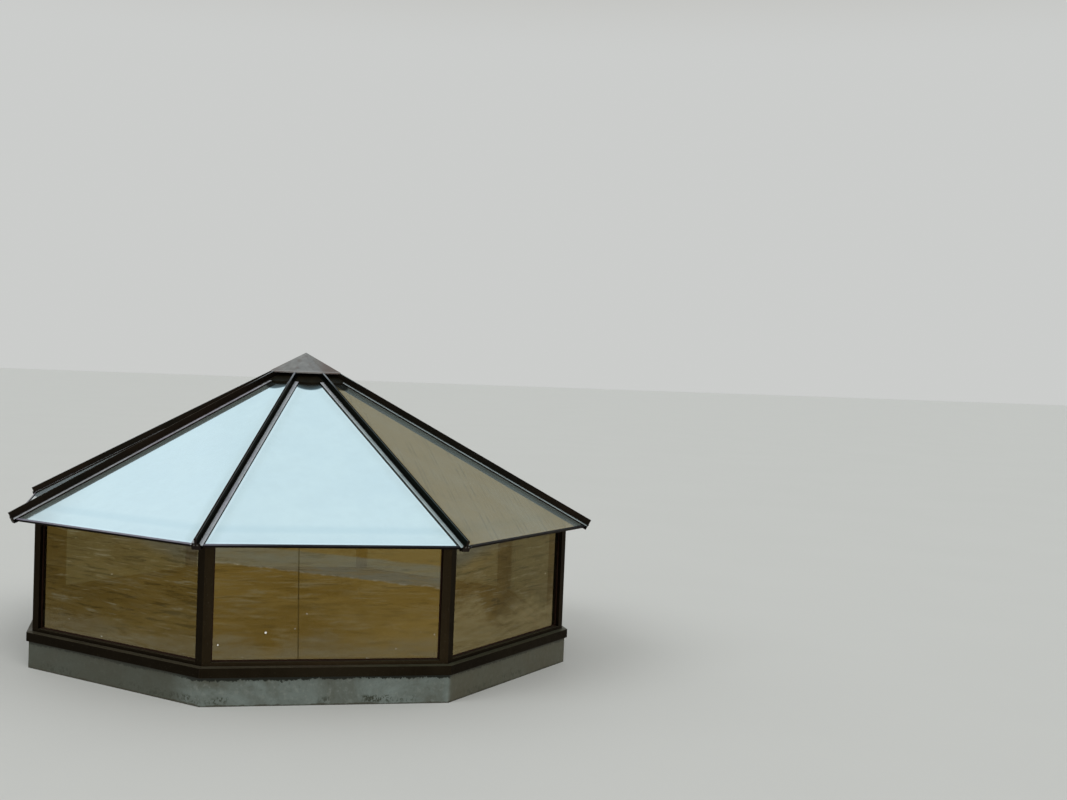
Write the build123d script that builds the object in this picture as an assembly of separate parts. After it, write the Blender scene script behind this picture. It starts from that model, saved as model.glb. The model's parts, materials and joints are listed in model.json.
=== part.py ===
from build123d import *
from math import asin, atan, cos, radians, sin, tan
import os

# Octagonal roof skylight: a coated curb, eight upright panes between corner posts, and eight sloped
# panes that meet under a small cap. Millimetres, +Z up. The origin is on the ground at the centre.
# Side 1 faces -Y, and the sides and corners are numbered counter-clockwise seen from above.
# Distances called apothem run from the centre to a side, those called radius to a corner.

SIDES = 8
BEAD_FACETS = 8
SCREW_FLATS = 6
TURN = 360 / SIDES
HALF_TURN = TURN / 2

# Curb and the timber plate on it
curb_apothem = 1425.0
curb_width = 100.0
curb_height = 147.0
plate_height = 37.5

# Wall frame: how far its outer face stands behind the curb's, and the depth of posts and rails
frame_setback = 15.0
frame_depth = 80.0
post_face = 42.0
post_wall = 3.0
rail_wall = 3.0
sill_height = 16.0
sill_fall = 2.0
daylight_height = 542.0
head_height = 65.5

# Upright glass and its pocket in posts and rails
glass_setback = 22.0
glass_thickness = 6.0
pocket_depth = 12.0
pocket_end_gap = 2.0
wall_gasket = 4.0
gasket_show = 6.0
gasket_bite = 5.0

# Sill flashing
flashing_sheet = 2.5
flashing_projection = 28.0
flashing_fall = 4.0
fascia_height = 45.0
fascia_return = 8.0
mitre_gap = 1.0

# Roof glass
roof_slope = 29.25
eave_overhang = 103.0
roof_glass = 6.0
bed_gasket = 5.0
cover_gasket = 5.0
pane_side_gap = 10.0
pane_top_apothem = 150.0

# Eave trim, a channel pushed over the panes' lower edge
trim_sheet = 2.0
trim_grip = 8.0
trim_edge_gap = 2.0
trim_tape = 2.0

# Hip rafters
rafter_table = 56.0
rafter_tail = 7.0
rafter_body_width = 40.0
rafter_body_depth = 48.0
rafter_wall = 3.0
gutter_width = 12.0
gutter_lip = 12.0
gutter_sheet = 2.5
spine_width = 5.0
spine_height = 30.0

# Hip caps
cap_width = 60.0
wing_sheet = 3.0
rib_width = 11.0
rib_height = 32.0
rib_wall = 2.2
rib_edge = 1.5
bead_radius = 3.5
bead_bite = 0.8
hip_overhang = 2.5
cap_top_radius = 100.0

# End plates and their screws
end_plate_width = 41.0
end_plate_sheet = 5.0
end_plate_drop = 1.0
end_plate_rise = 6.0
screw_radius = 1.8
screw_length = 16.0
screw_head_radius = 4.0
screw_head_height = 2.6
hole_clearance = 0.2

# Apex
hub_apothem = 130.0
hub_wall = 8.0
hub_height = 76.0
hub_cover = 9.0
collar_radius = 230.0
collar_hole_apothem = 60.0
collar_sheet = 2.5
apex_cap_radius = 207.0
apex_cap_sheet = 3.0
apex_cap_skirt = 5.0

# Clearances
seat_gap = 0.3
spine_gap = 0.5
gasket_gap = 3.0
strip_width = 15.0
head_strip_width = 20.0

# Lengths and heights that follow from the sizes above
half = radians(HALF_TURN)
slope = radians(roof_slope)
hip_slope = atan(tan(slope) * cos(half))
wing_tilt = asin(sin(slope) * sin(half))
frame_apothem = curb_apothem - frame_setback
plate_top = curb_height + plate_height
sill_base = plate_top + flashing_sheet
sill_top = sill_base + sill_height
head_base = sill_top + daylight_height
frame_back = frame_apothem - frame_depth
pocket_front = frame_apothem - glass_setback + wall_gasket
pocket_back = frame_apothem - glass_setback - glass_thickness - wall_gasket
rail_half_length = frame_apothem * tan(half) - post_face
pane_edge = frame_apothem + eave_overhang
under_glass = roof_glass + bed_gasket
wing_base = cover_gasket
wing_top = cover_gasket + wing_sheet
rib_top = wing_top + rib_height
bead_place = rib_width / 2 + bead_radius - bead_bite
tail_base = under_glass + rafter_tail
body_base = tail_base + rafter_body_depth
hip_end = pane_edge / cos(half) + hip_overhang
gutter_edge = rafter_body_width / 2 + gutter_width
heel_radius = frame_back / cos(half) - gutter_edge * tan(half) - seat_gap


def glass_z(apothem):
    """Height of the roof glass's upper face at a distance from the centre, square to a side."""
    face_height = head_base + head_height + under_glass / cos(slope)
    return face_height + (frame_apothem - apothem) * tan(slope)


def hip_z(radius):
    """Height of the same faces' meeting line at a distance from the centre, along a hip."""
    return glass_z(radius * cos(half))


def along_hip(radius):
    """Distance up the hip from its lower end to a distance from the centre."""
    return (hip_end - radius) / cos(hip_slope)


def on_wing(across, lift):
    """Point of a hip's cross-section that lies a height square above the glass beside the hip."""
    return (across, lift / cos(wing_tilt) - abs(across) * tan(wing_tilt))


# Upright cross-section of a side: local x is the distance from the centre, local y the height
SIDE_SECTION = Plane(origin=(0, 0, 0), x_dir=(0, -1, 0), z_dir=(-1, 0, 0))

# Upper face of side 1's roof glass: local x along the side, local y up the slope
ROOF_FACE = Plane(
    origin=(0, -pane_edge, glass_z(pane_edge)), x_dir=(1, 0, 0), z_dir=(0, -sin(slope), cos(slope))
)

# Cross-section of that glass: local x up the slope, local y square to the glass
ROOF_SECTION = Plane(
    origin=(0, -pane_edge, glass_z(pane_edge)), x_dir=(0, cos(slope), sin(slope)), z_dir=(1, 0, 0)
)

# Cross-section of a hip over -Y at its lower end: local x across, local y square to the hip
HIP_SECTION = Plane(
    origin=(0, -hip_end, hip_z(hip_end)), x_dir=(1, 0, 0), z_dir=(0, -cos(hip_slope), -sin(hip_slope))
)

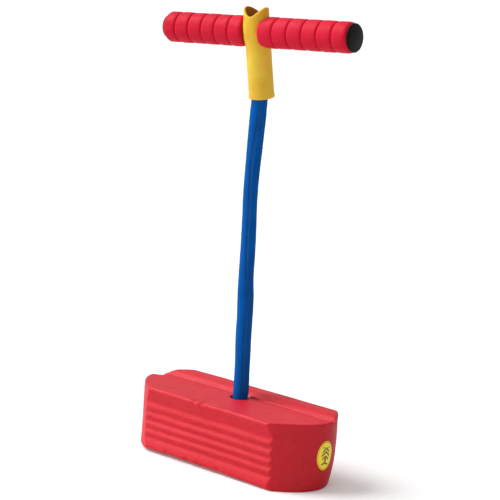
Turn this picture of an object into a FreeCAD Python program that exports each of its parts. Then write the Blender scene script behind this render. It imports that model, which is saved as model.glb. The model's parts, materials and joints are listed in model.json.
|---|
YOUR OBJECTIVE:
State only the count of lines above that hold the string "listed".

RESPONSE:
2